2026 Is The Year Privacy Gets Real (And Really Technical)

2026 Is The Year Privacy Gets Real (And Really Technical)

2026 Is The Year Privacy Gets Real (And Really Technical)

https://vocal.media/education/2026-is-the-year-privacy-gets-real-and-really-technical

Publish Date: 2026-03-08 08:45:00

Source Domain: vocal.media

Privacy has been important for a decade. In 2026, it turns into homework you actually have to finish. Between a wave of new state privacy laws, enforcement agencies finally checking what your code does (not just what your policy says), and universal opt‑out signals becoming mandatory in more places, the vibes have shifted from “we’ll fix it later” to “ship it compliant or don’t ship it at all.”​

If you work in tech, marketing, or product, this is the year privacy stops being a side quest and becomes part of the main storyline.

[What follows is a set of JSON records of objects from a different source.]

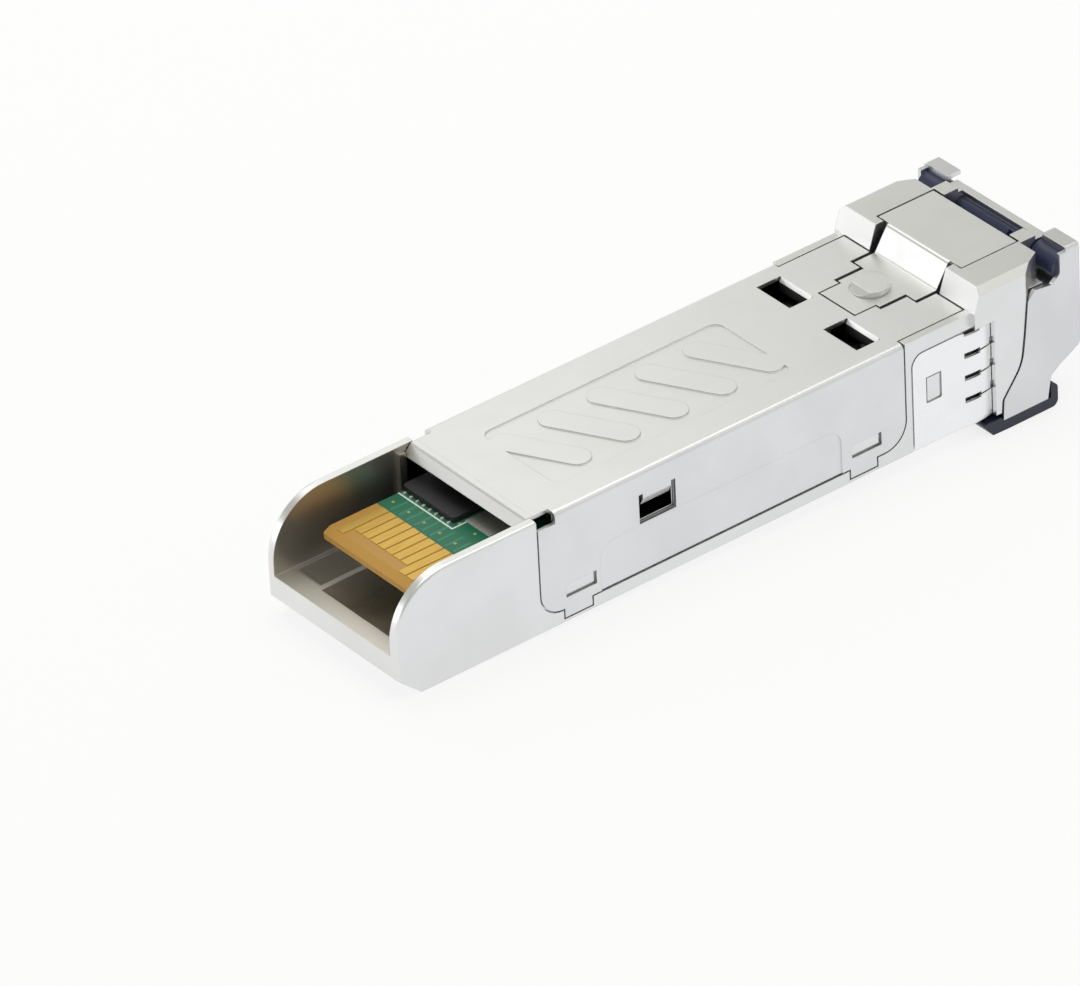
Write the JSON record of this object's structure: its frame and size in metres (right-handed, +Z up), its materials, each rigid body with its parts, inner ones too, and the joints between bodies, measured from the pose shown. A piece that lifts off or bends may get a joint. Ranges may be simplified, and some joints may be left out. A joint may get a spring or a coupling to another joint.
{
  "type": "sfp optical transceiver",
  "caption": "Pluggable SFP optical transceiver: die-cast body, folded sheet cover, spring collar, card-edge tongue, duplex LC port and a bail that works the latch.",
  "frame": {"origin": "middle of the bounding box's underside; the module lies latch side up, as in the picture, so this is the lowest point of the bail's grip", "axes": "+X from the card-edge end to the optical port end, +Y across the module, +Z up as it lies, which is towards the latch side (the in-use bottom face)"},
  "size_m": [0.0564, 0.0142, 0.0117],
  "materials": {
    "die_cast_housing": "satin nickel plating on a die casting",
    "cover_sheet": "nickel-plated sheet, faint rolling grain",
    "spring_collar": "bright spring sheet",
    "latch_sheet": "bright pressed sheet",
    "steel_pin": "polished pin",
    "spring_leaf": "spring strip",
    "bail_sheet": "nickel-plated sheet",
    "navy_plastic": "dark navy moulded plastic, slight sheen",
    "holder_sheet": "plain sheet",
    "turned_barrel": "turned metal",
    "zirconia": "ground white ceramic",
    "gold_can": "gold-plated can",
    "flex_film": "amber film",
    "board_laminate": "green solder mask with a bare tan tongue",
    "gold_pads": "gold-plated contacts",
    "tinned_pad": "dull tinned pad",
    "chip_resin": "black moulded resin",
    "thermal_rubber": "soft grey-blue pad",
    "capacitor_ceramic": "tan ceramic with tinned ends",
    "inductor_ferrite": "dark ferrite"
  },
  "bodies": {
    "housing": {"base_housing": "die_cast_housing", "sheet_cover": "cover_sheet", "emi_collar": "spring_collar", "rocker_pin": "steel_pin", "latch_spring": "spring_leaf", "lc_receptacle": "navy_plastic", "optics_holder": "holder_sheet", "tosa_barrel": "turned_barrel", "rosa_barrel": "turned_barrel", "tosa_sleeve": "zirconia", "rosa_sleeve": "zirconia", "tosa_can": "gold_can", "rosa_can": "gold_can", "tosa_flex": "flex_film", "rosa_flex": "flex_film", "main_pcb": "board_laminate", "edge_pads_top": "gold_pads", "edge_pads_bottom": "gold_pads", "ground_pad": "tinned_pad", "controller_ic": "chip_resin", "thermal_pad": "thermal_rubber", "laser_driver_ic": "chip_resin", "limiting_amp_ic": "chip_resin", "memory_ic": "chip_resin", "decoupling_capacitors": "capacitor_ceramic", "filter_inductors": "inductor_ferrite"},
    "bail": {"bail_frame": "bail_sheet", "bail_handle": "navy_plastic", "bail_cam_shaft": "navy_plastic"},
    "latch": {"latch_rocker": "latch_sheet"}
  },
  "joints": [
    {"name": "bail_hinge", "type": "hinge", "parent": "housing", "child": "bail", "pos_m": [0.02715, 0, 0.01025], "axis": [0, -1, 0], "range_deg": [0, 90]},
    {"name": "rocker_pivot", "type": "hinge", "parent": "housing", "child": "latch", "pos_m": [0.02155, 0, 0.01015], "axis": [0, -1, 0], "range_deg": [0, 6], "deforming": ["latch_spring"]}
  ],
  "couplings": [
    {"joint": "rocker_pivot", "follows": "bail_hinge", "ratio": 0.066667}
  ]
}
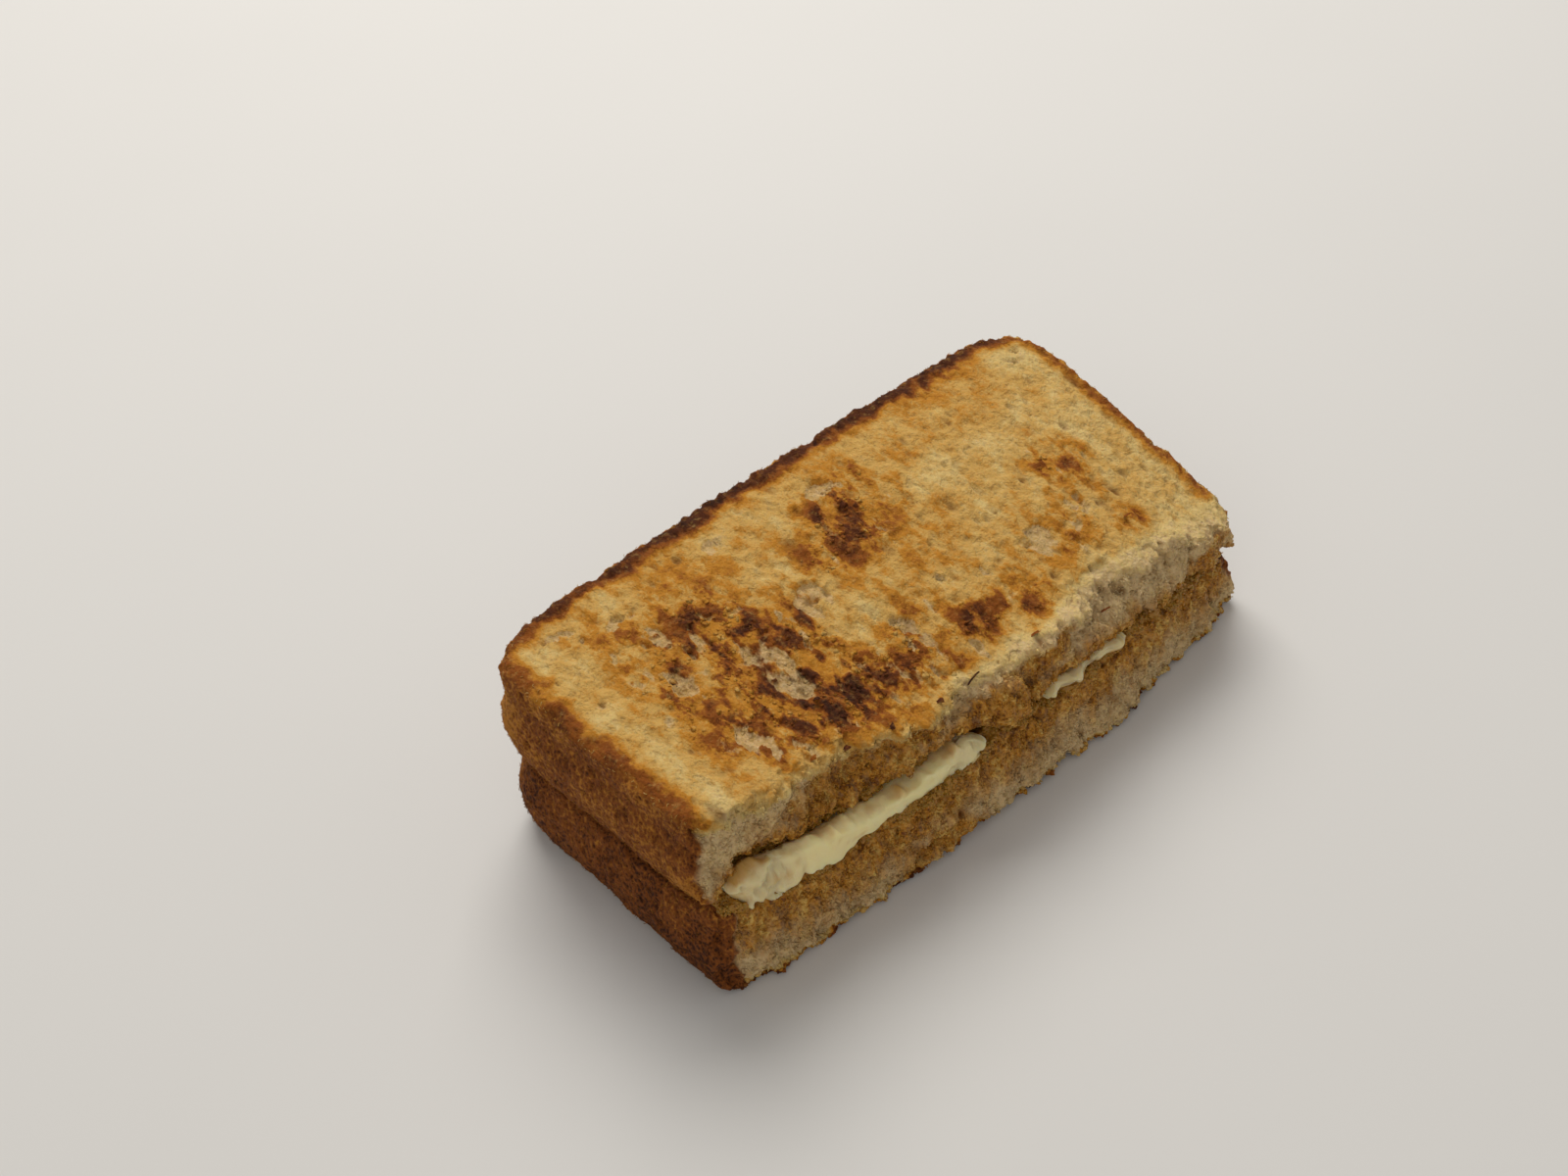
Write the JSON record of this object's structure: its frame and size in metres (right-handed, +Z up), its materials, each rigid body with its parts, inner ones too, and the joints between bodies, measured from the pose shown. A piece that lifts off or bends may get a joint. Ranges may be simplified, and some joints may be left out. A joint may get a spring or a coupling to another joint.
{
  "type": "kaya toast",
  "caption": "Half of a toasted white bread sandwich, cut across, with kaya spread and slabs of butter showing along the cut.",
  "frame": {"origin": "on the flat toasted underside, at the middle of its length and of its straight-sided depth", "axes": "+Z up out of the toasted face, +X along the cut towards the end where the sandwich is pressed lower, +Y from the cut to the back crust"},
  "size_m": [0.1228, 0.0632, 0.0367],
  "materials": {
    "toasted_bread": "matt, porous, toasted",
    "kaya": "wet, glossy",
    "butter": "soft satin"
  },
  "bodies": {
    "root": {"lower_slice": "toasted_bread", "upper_slice": "toasted_bread", "lower_kaya": "kaya", "upper_kaya": "kaya", "butter_long": "butter", "butter_short": "butter"}
  },
  "joints": []
}
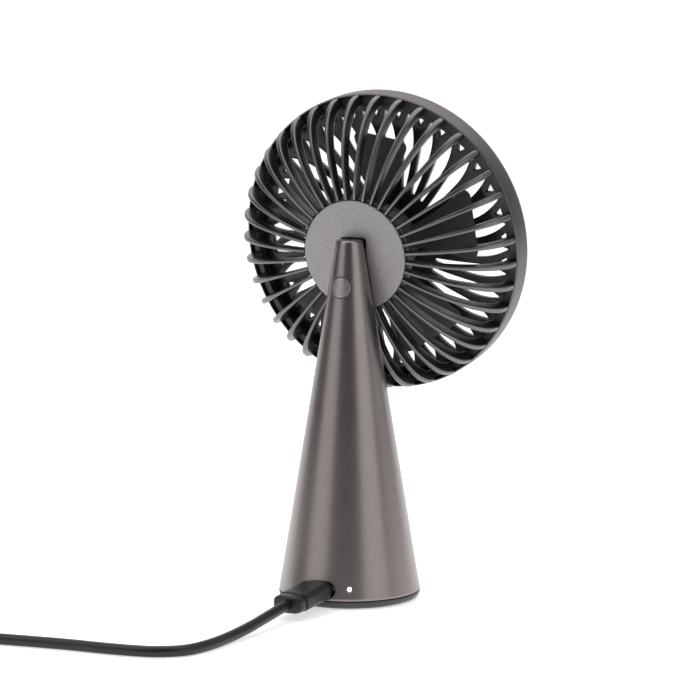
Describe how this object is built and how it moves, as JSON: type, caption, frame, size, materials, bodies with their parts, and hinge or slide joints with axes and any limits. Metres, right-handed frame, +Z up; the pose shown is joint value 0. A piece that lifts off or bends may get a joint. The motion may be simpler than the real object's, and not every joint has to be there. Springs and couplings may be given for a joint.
{
  "type": "desk fan",
  "caption": "Small rechargeable desk fan: round ribbed head that tilts on a slim cone stand, with a power button, charging port and lead.",
  "frame": {"origin": "centre of the base's rubber pad, on the surface that the fan stands on", "axes": "+Z up along the cone's axis, the fan blows towards -Y, the button and charging port face +Y"},
  "size_m": [0.2059, 0.1678, 0.1784],
  "materials": {
    "stand_metal": "satin gunmetal anodised, finely turned",
    "button_metal": "satin gunmetal, bead blasted",
    "disc_metal": "fine speckled metallic paint",
    "grille_grey": "metallic grey paint, satin",
    "trim_metal": "metallic taupe paint, satin",
    "slate_plastic": "satin moulded",
    "black_plastic": "matte moulded",
    "impeller_black": "matte moulded",
    "pad_rubber": "matte",
    "plug_plastic": "satin moulded",
    "cord_rubber": "satin extruded",
    "tie_strap": "woven strap",
    "screw_steel": "satin plated",
    "bearing_steel": "ground",
    "connector_steel": "plated",
    "ballast_steel": "raw",
    "magnet_steel": "dull",
    "stator_copper": "enamelled wire",
    "washer_brass": "satin",
    "battery_wrap": "shrink film",
    "circuit_board": "solder mask",
    "wire_red": "satin",
    "led_white": "lit white"
  },
  "bodies": {
    "stand": {"stand_cone": "stand_metal", "base_foot": "slate_plastic", "foot_pad": "pad_rubber", "foot_screw_1": "screw_steel", "foot_screw_2": "screw_steel", "foot_screw_3": "screw_steel", "usb_c_socket": "connector_steel", "main_pcb": "circuit_board", "charge_inductor": "black_plastic", "status_led": "led_white", "led_light_pipe": "led_white", "ballast_ring": "ballast_steel", "battery_holder": "black_plastic", "battery_cell": "battery_wrap", "stand_wire": "wire_red", "button_switch": "black_plastic", "button_board": "circuit_board", "hinge_pin": "screw_steel", "friction_washer_left": "washer_brass", "friction_washer_right": "washer_brass", "usb_c_shell": "connector_steel", "usb_c_plug_body": "plug_plastic", "usb_c_strain_relief": "plug_plastic", "usb_cord": "cord_rubber", "cord_coil": "cord_rubber", "coil_tie": "tie_strap", "cord_tail": "cord_rubber", "usb_a_strain_relief": "plug_plastic", "usb_a_plug_body": "plug_plastic", "usb_a_shell": "connector_steel"},
    "head": {"tilt_lug": "black_plastic", "hub_disc": "disc_metal", "rear_grille": "grille_grey", "trim_ring": "trim_metal", "front_grille": "slate_plastic", "front_cap": "trim_metal", "lug_screw_1": "screw_steel", "lug_screw_2": "screw_steel", "lug_screw_3": "screw_steel", "motor_base": "slate_plastic", "motor_screw_1": "screw_steel", "motor_screw_2": "screw_steel", "motor_screw_3": "screw_steel", "rear_bearing": "bearing_steel", "front_bearing": "bearing_steel", "motor_stator": "stator_copper", "motor_pcb": "circuit_board"},
    "rotor": {"rotor_magnet": "magnet_steel", "motor_shaft": "bearing_steel", "impeller": "impeller_black", "impeller_nut": "screw_steel"},
    "button": {"power_button": "button_metal"}
  },
  "joints": [
    {"name": "head_tilt", "type": "hinge", "parent": "stand", "child": "head", "pos_m": [0, -0.0016, 0.1222], "axis": [-1, 0, 0], "range_deg": [0, 20]},
    {"name": "impeller_spin", "type": "hinge", "parent": "head", "child": "rotor", "pos_m": [0, -0.00355, 0.1212], "axis": [0, -0.9903, 0.1392], "continuous": true},
    {"name": "button_press", "type": "slide", "parent": "stand", "child": "button", "axis": [0, -0.9867, -0.1623], "range_m": [0, 0.0006], "stiffness_N_per_m": 400}
  ]
}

Multiple states are flipping the switch on new laws, regulators are coordinating across borders, and users are slowly figuring out they can broadcast “do not track me” from their browser with things like Global Privacy Control and let your site deal with it.​

The US Privacy Map Just Got Crowded

In 2018, California’s CCPA was basically the only game in town. Fast‑forward to 2026, and a broad majority of Americans now live in a state with a comprehensive privacy law on the books. A recent breakdown from MultiState notes that with new laws taking effect in Indiana, Kentucky, and Rhode Island on January 1, 2026, there are now twenty states with full‑blown privacy regimes in force, with more queued up behind them through 2027.​

These new laws all hit the greatest hits. Notice, access, deletion, correction, opt‑out of sales and targeted ads, but the details differ enough to make a simple “copy California” strategy dangerous. Analyses from firms like Baker Donelson and Axiom point out that while Kentucky, Indiana, and Rhode Island largely mirror the Virginia model, they diverge on applicability thresholds, the definition of “sale,” and which data categories count as sensitive, which is exactly how you end up with five slightly different versions of your consent banner and everyone annoyed. The pattern is obvious though. More transparency, more user control, and far less tolerance for silent data hoarding.